┌─ GIVEN MATERIAL
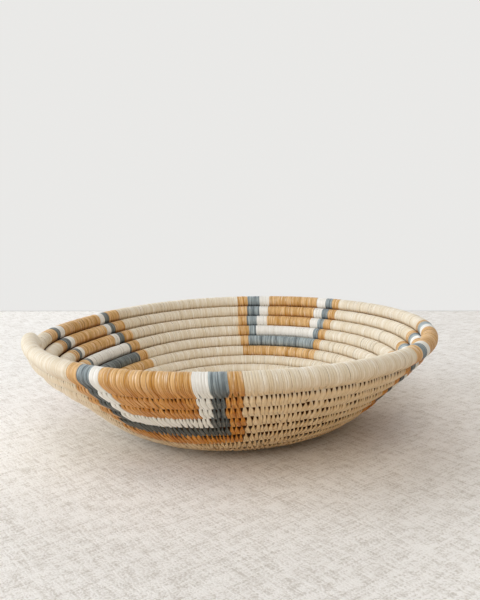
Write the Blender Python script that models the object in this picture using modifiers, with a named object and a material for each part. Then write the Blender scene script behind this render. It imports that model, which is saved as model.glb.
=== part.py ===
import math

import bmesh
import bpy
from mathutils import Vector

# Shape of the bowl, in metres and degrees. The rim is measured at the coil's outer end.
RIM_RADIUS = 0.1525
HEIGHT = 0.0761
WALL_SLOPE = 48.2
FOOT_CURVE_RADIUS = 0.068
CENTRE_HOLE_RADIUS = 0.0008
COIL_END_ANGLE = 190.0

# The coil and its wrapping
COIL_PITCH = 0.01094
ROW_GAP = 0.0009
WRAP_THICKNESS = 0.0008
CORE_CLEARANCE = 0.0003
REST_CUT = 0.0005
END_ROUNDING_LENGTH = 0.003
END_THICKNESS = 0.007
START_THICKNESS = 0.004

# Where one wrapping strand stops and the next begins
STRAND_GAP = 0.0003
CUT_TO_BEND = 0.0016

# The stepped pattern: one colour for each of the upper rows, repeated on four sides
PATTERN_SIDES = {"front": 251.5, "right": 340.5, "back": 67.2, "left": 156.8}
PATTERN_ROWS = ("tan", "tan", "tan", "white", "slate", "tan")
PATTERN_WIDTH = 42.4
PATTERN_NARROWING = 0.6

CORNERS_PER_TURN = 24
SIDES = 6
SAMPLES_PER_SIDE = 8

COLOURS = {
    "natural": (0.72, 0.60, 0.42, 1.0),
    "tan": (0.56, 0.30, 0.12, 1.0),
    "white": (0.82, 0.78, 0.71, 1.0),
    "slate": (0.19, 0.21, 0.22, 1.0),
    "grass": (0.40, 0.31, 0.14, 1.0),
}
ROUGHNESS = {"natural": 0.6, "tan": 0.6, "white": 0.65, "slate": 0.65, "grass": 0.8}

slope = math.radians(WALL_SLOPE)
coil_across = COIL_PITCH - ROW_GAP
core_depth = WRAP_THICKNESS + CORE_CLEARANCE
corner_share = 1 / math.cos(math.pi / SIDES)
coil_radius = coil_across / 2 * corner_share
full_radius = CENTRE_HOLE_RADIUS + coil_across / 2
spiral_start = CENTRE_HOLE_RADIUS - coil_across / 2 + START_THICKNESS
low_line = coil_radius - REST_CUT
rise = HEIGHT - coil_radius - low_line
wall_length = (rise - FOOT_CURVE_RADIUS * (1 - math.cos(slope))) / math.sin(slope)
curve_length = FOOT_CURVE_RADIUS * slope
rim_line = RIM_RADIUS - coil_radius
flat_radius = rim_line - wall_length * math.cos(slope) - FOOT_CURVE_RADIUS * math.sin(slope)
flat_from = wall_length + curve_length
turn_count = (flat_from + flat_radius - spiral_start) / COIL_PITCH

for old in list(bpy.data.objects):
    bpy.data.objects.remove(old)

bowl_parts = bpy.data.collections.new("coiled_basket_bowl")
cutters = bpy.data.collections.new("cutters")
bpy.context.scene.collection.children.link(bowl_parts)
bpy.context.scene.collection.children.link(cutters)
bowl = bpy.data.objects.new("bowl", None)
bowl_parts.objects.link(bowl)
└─
EXERCISE DIRECTIONS:
Restate the first line and every line after it, word for word, stopping once the line with "SAMPLES_PER_SIDE = 8" is done.

OUTPUT OF THE EXERCISE:
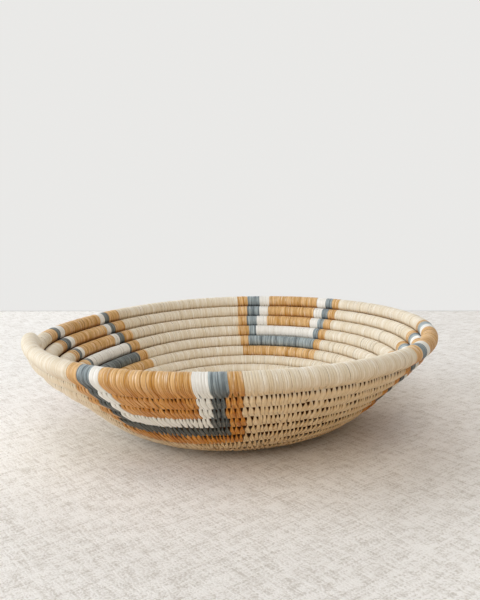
Write the Blender Python script that models the object in this picture using modifiers, with a named object and a material for each part. Then write the Blender scene script behind this render. It imports that model, which is saved as model.glb.
=== part.py ===
import math

import bmesh
import bpy
from mathutils import Vector

# Shape of the bowl, in metres and degrees. The rim is measured at the coil's outer end.
RIM_RADIUS = 0.1525
HEIGHT = 0.0761
WALL_SLOPE = 48.2
FOOT_CURVE_RADIUS = 0.068
CENTRE_HOLE_RADIUS = 0.0008
COIL_END_ANGLE = 190.0

# The coil and its wrapping
COIL_PITCH = 0.01094
ROW_GAP = 0.0009
WRAP_THICKNESS = 0.0008
CORE_CLEARANCE = 0.0003
REST_CUT = 0.0005
END_ROUNDING_LENGTH = 0.003
END_THICKNESS = 0.007
START_THICKNESS = 0.004

# Where one wrapping strand stops and the next begins
STRAND_GAP = 0.0003
CUT_TO_BEND = 0.0016

# The stepped pattern: one colour for each of the upper rows, repeated on four sides
PATTERN_SIDES = {"front": 251.5, "right": 340.5, "back": 67.2, "left": 156.8}
PATTERN_ROWS = ("tan", "tan", "tan", "white", "slate", "tan")
PATTERN_WIDTH = 42.4
PATTERN_NARROWING = 0.6

CORNERS_PER_TURN = 24
SIDES = 6
SAMPLES_PER_SIDE = 8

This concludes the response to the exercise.